Consider $X_k$ -i.i.d., $X_k \sim U[-1,1]$, $x_1 = 1$, $x_k = \frac1{2^{k+2}}$, $k \ge 2$.

$$S_n = \frac{ X_1 + \eta_n}{ \sqrt{(1 + \sum_{k=1}^n \frac1{4^{k+2}}) }}$$ where $|\eta_n| = |\sum_{k = 2}^n \frac1{2^{k+2}} X_k| \le \sum_{k = 2}^n \frac1{2^{k+2}} \le \frac12$. As $\eta_n = \sum_{k = 2}^n \frac1{2^{k+2}} X_k $ we have $\exists \eta:$ $\eta_n \to \eta$ a.s. (Kolmogorov's two-series theorem). As$|\eta_n| \le \frac12$ we have $\eta \le \frac12$.

Put $c = \sqrt{1 + \sum_{k=1}^{\infty} \frac1{4^{k+2}} }$. Hence $$S_n \to \frac{X_1 + \eta}{c} $$ a.s. But $|\frac{X_1 + \eta}{c} | \le \frac{2}c$ and hence $$\lim_n S_n = \frac{X_1 + \eta}{c} \ne N(0,1).$$

The claim is false. Hence we need some stronger assumption, and assumption $\max_{1 \le k \le n}|x_k| = o(y_n)$ is sufficient, as it's shown below.

Part 2: Suppose that we don't have condition "$X_n$ are i.i.d." - in this case problem is even more interesting.

Claim: instead of condition $x_n = o(y_n)$ we should have more strong condition $\max_{1 \le k \le n}|x_k| = o(y_n)$, otherwise there's no convergence to $N(0,1)$. Let us prove it.

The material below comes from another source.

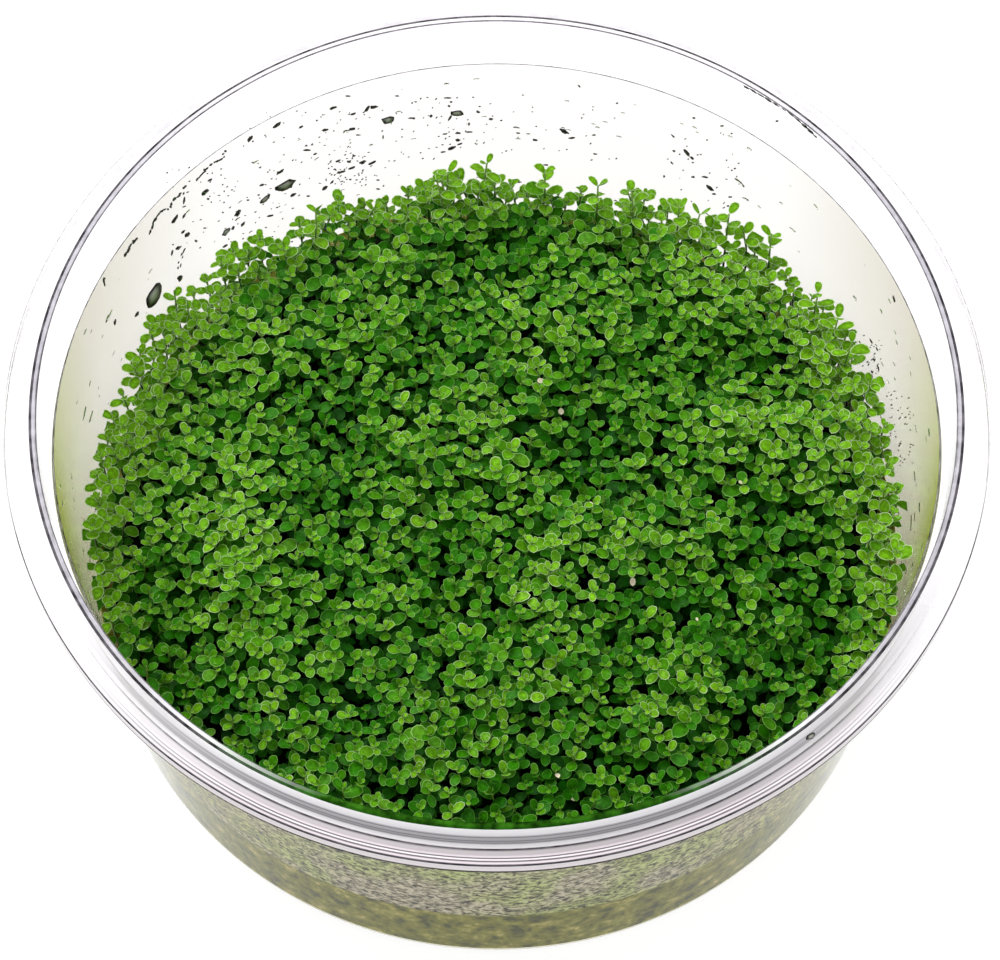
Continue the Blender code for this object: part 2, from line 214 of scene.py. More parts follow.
# Dark flecks on the far wall, as places in the picture: x, y, length, width and slant
FLECKS = (
    (250, 139, 7, 3, 50), (277, 125, 9, 3, 35), (333, 108, 8, 2.5, 20), (301, 127, 5, 2, 30),
    (325, 130, 6, 2.5, 10), (307, 150, 7, 2, 0), (315, 154, 4, 1.5, 25), (280, 172, 9, 2.5, 32),
    (286, 185, 20, 8, 25), (265, 199, 12, 4, 45), (262, 185, 5, 2, 25), (205, 192, 8, 4, 40),
    (210, 180, 5, 2, 30), (208, 199, 3, 2, 0), (175, 219, 10, 3, 55), (238, 213, 10, 3.5, 50),
    (226, 232, 11, 4, 50), (243, 224, 6, 2.5, 50), (233, 228, 5, 2, 60), (187, 235, 6, 3, 45),
    (183, 232, 5, 2, 45), (178, 248, 5, 3, 20), (172, 253, 6, 2, 75), (184, 216, 6, 2, 60),
    (184, 201, 7, 2, 80), (196, 241, 3, 2, 0), (225, 246, 6, 2, 30), (180, 278, 7, 4, 60),
    (154, 295, 23, 10, 65), (137, 314, 6, 3, 60), (115, 322, 6, 2, 80), (293, 195, 6, 2.5, 30),
    (308, 196, 4, 1.5, 0), (270, 216, 6, 2, 10), (248, 200, 3, 1.5, 0), (341, 172, 9, 2, 10),
    (338, 161, 5, 2, 20), (325, 188, 6, 3, 30), (332, 182, 5, 2, 45), (367, 109, 8, 2.5, 50),
    (374, 107, 8, 3, 5), (388, 120, 12, 6, 10), (353, 114, 6, 2, 20), (352, 129, 6, 3, 15),
    (358, 135, 5, 1.5, 0), (348, 96, 5, 1.5, 0), (397, 96, 4, 1.5, 0), (349, 162, 4, 1.5, 0),
    (363, 162, 7, 3, 20), (372, 163, 8, 2.5, 25), (352, 168, 8, 2, 20), (448, 98, 7, 1.5, 0),
    (451, 102, 3, 2, 0), (449, 106, 3, 2, 0), (457, 113, 12, 4.5, 0), (450, 118, 7, 2, 60),
    (469, 124, 3, 2, 90), (469, 132, 7, 1.5, 0), (445, 134, 5, 1.5, 10), (458, 133, 5, 2, 0),
    (458, 140, 5, 2.5, 0), (460, 144, 5, 1.5, 20), (452, 148, 8, 2.5, 20), (443, 152, 5, 1.5, 10),
    (478, 112, 4, 2, 0), (491, 119, 4, 2, 0), (412, 118, 7, 1.5, 0), (431, 116, 3, 3, 0),
    (383, 137, 4, 1.5, 90), (535, 140, 5, 2, -10), (518, 133, 4, 1.5, 0), (564, 131, 10, 3.5, -30),
    (572, 138, 7, 2, 10), (594, 135, 4, 1.5, 0), (595, 154, 4, 1.5, 0), (579, 86, 4, 1.5, -40),
    (410, 194, 12, 3, 25), (424, 196, 4, 1.5, 20), (546, 165, 5, 1.5, 0), (519, 182, 5, 1.5, 0),
    (378, 180, 4, 1.5, 0), (378, 189, 4, 1.5, 0), (694, 118, 3, 2, 0), (722, 126, 4, 1.5, 0),
    (687, 153, 8, 3, -50), (692, 158, 5, 2, -40), (674, 151, 3, 2, 0), (672, 163, 4, 1.5, -45),
    (693, 177, 4, 2, 0), (705, 177, 6, 2, -10), (710, 188, 9, 3, -40), (714, 194, 4, 2, -10),
    (730, 197, 4, 1.5, 0), (728, 206, 3, 1.5, 0), (673, 136, 5, 1.5, -40), (894, 299, 7, 2, -78),
    (871, 341, 5, 1.5, -60), (877, 349, 4, 1.5, -60), (861, 348, 3, 1.5, -70),
    (874, 360, 4, 1.5, -60), (878, 367, 5, 1.5, -70), (872, 372, 4, 1.5, -60),
)
# Marks of the same kind inside the neck at its far side, and one on the lip's near slope
NECK_MARKS = (
    (746.5, 87.5, 7, 2.0, -31), (753.5, 91.2, 10, 1.6, -32), (761, 95.5, 9, 1.3, -33),
    (768, 99.8, 10, 1.8, -33), (776, 104.6, 9, 1.4, -35), (777, 121, 3, 2, 0),
    (784, 109.6, 6, 0.9, -36), (791, 114.5, 9, 1.1, -38), (798, 120.2, 10, 1.5, -40),
    (804.5, 125.8, 8, 2.2, -43), (810, 131, 8, 2.4, -43), (815, 136, 6, 1.4, -43),
)
LIP_MARKS = ((811, 736, 10, 5.5, 35),)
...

Theorem (from Probability 1 by A.N. Shiryaev): if $\xi_{n1}, \ldots, \xi_{nn}$ is a sequence of independent r.v., $E \xi_{nk}=0$, $DS_n = 1$, where $S_n = \xi_{n1} + \ldots + \xi_{nn}$ then $S_n \to N(0,1)$ iff $\max_{1 \le k \le n}E\xi_{kn}^2 \to 0$, $n \to \infty$.

Put $\xi_{nk} = \frac{x_k X_k}{y_n}$. We have $E \xi_{nk}=0$, $DS_n = 1$. So $S_n \to N(0,1)$ iff $$\max_{1 \le k \le n}E\xi_{kn}^2 \to 0, n \to \infty.$$ As $\max_{1 \le k \le n}E\xi_{kn}^2 = \max_{1\le k\le n}\frac{x_k^2}{y_n^2}$ we have that $S_n \to N(0,1)$ iff $max_{1 \le k \le n}|x_k| = o(y_n)$.

For example, we have convergence to $N(0,1)$ for $x_n$ such that $|x_n|$ is nondecreasing, but not in general case.

Сonclusion: if $X_i$ are not necessary i.i.d., then the condition $\max_{1 \le k \le n}|x_k| = o(y_n)$ is necessary and sufficient to guarantee the convergence to $N(0,1)$ for all independent $X_i$ with $EX_i = 0$ and $DX_i = 1$.

Let us notice also, that if $X_i \sim N(0,1)$ then $S_n = N(0,1)$ for any $x_k$.